### [EXERCISE GOAL]
Quote the full listing word for word.

### [SOURCE MATERIAL]
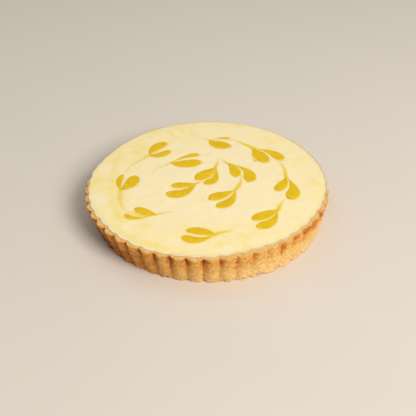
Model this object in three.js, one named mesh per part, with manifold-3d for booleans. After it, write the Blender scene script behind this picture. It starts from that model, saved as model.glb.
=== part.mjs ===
// Cheesecake tart: a fluted shortcrust shell, baked cheesecake filled up to and partly over its rim,
// and drops of fruit sauce drawn into hearts in the top of the filling.
// Millimetres, +Z up, origin at the middle of the flat base, the front towards -Y.
// Angles are measured round the axis from the front, positive towards +X (the right).

import * as THREE from "three";
import { mergeVertices } from "three/addons/utils/BufferGeometryUtils.js";
import Module from "manifold-3d";

const wasm = await Module();
wasm.setup();

// ---- Driving dimensions: the shell ----
const TIP_RADIUS = 115; // crest of a flute at the rim, a 230 mm tart tin
const FLUTES = 50;
const FIRST_NOTCH = THREE.MathUtils.degToRad(-88.6); // one groove between two flutes
const FLUTE_DEPTH = 3.2; // crest to groove at the rim
const FOOT_FLUTE_SHARE = 0.55; // what is left of that depth at the foot
const RIM_HEIGHT = 29.1; // at the front
const RIM_BACK_DROP = 1.9; // the rim is this much lower at the back
const BACK_BLEND = [0.05, 0.6]; // cosine of the angle from the back, between which it drops
const RIM_EASE = 0.9; // rounding of the rim's outer edge
const FOOT_EASE = 1.3; // rounding of the foot
const FOOT_EASE_SHARE = 0.04; // share of the height that the rounding takes
const RIM_WIDTH = 4.6; // groove to the inner edge of the rim
const INNER_WAVE = 0.8; // the inner edge follows the flutes by this much
const BASE_THICKNESS = 4.5;
const INNER_LEAN_SHARE = 0.55; // the inner wall leans by this share of the outer one
const INNER_FOOT = 3; // chamfer between the base and the inner wall
const WALL_WOBBLE = 0.35; // unevenness of the hand-pressed wall
const RIM_WOBBLE = 0.25;
const RIM_PHASE = 1.3; // so that the rim's unevenness differs from the wall's
const WALL_PHASE = 4;
// Waves that make up the unevenness: count round the tart, strength, phase rate.
const WOBBLE_WAVES = [
  [3, 0.5, 1],
  [7, 0.3, 2.1],
  [17, 0.2, 0.7],
];

// The worn stretch of the wall at the front right: it bulges at the foot and its flutes are faint.
const WORN_ANGLE = THREE.MathUtils.degToRad(36);
const WORN_SPREAD = THREE.MathUtils.degToRad(24);
const WORN_BULGE = 3.2;
const WORN_FLUTE_LOSS = 0.6;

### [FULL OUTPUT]
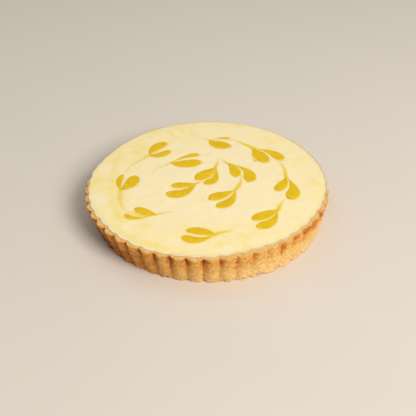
Model this object in three.js, one named mesh per part, with manifold-3d for booleans. After it, write the Blender scene script behind this picture. It starts from that model, saved as model.glb.
=== part.mjs ===
// Cheesecake tart: a fluted shortcrust shell, baked cheesecake filled up to and partly over its rim,
// and drops of fruit sauce drawn into hearts in the top of the filling.
// Millimetres, +Z up, origin at the middle of the flat base, the front towards -Y.
// Angles are measured round the axis from the front, positive towards +X (the right).

import * as THREE from "three";
import { mergeVertices } from "three/addons/utils/BufferGeometryUtils.js";
import Module from "manifold-3d";

const wasm = await Module();
wasm.setup();

// ---- Driving dimensions: the shell ----
const TIP_RADIUS = 115; // crest of a flute at the rim, a 230 mm tart tin
const FLUTES = 50;
const FIRST_NOTCH = THREE.MathUtils.degToRad(-88.6); // one groove between two flutes
const FLUTE_DEPTH = 3.2; // crest to groove at the rim
const FOOT_FLUTE_SHARE = 0.55; // what is left of that depth at the foot
const RIM_HEIGHT = 29.1; // at the front
const RIM_BACK_DROP = 1.9; // the rim is this much lower at the back
const BACK_BLEND = [0.05, 0.6]; // cosine of the angle from the back, between which it drops
const RIM_EASE = 0.9; // rounding of the rim's outer edge
const FOOT_EASE = 1.3; // rounding of the foot
const FOOT_EASE_SHARE = 0.04; // share of the height that the rounding takes
const RIM_WIDTH = 4.6; // groove to the inner edge of the rim
const INNER_WAVE = 0.8; // the inner edge follows the flutes by this much
const BASE_THICKNESS = 4.5;
const INNER_LEAN_SHARE = 0.55; // the inner wall leans by this share of the outer one
const INNER_FOOT = 3; // chamfer between the base and the inner wall
const WALL_WOBBLE = 0.35; // unevenness of the hand-pressed wall
const RIM_WOBBLE = 0.25;
const RIM_PHASE = 1.3; // so that the rim's unevenness differs from the wall's
const WALL_PHASE = 4;
// Waves that make up the unevenness: count round the tart, strength, phase rate.
const WOBBLE_WAVES = [
  [3, 0.5, 1],
  [7, 0.3, 2.1],
  [17, 0.2, 0.7],
];

// The worn stretch of the wall at the front right: it bulges at the foot and its flutes are faint.
const WORN_ANGLE = THREE.MathUtils.degToRad(36);
const WORN_SPREAD = THREE.MathUtils.degToRad(24);
const WORN_BULGE = 3.2;
const WORN_FLUTE_LOSS = 0.6;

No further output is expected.